Now all you have to do is:
- Have an account on Apify (the free one will work for most cases)
- Create a Task for a generic Content Checker Actor with URL, content selector and email address for notification as an input
- Schedule your Task (to run hourly, for example)
Once this is set, your task will run periodically on the Apify platform and send you a notification when the content of the selector you’ve defined changes. Here’s an example of such a notification:
Step-by-step tutorial
Imagine you have a project running on Kickstarter and want to get a notification when the pledged amount changes. Kickstarter doesn’t provide native notifications or an API for that, so let’s set up a watchdog on Apify.
- Create a free account on apify.com if you don’t already have one
- Hit the Try actor button on the Content Checker public page
- Click on the Create task button
In the Input tab, you see the default configuration (monitoring Apify’s changelog):
4. Set URL to check (e.g. this handy Kickstarter project)

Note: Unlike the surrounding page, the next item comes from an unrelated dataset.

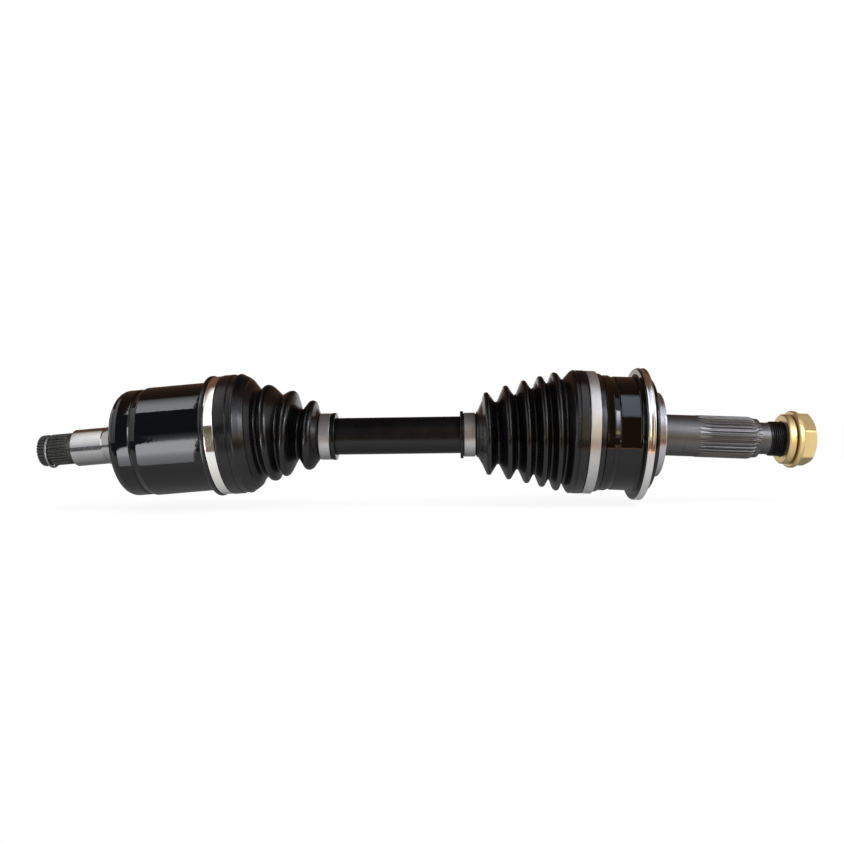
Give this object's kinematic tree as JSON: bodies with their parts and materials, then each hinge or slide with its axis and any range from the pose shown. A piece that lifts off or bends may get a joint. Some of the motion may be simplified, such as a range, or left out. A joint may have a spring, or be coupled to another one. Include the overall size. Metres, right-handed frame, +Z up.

5. Set Monitored area selector, i.e. the CSS selector you want to check
You can use Chrome developer tools for step 5 (right-click on the text you want to monitor, select Inspect and find the correct CSS selector):
Or you can use our Page Analyzer. Just fill in the URL and actual text content. Page Analyzer checks the page and tries to find the CSS selector for you. You can find it in the HTML section:
In our case, we’ll use this selector to monitor the amount pledged: “.mb2-lg .flex”
6. You can optionally set Screenshot selector, which is used to get and send screenshots in the email notification (previous and current screenshot)
You can find the CSS selector for the screenshot in the same way as for the Content selector. If you don’t define it, the CSS selector for content will be used for the screenshot. In our case, we use “.col-full.block-lg .flex”
7. Set an email address for notification
So, our Task input looks like this now:
8. Give your Task a name (optional)
You can set a name for your task in the Settings tab:
9. Schedule your Task
Go to the Schedules section and create a new Scheduler:
You can name your Scheduler and set a Cron expression defining how often your task will run. You can keep @daily there.
Go to the Tasks tab, choose your Task and click Save:
And that’s it — you’re all set. The Task will run every day, scrape the content of your selector, compare it with the previous run and send you a notification if the content changes (along with previous and current content and screenshot).
You can see the complete documentation and source code of the Content Checker Actor in this GitHub repository. If you come across any problems when using this actor, just create an issue there.
Happy monitoring!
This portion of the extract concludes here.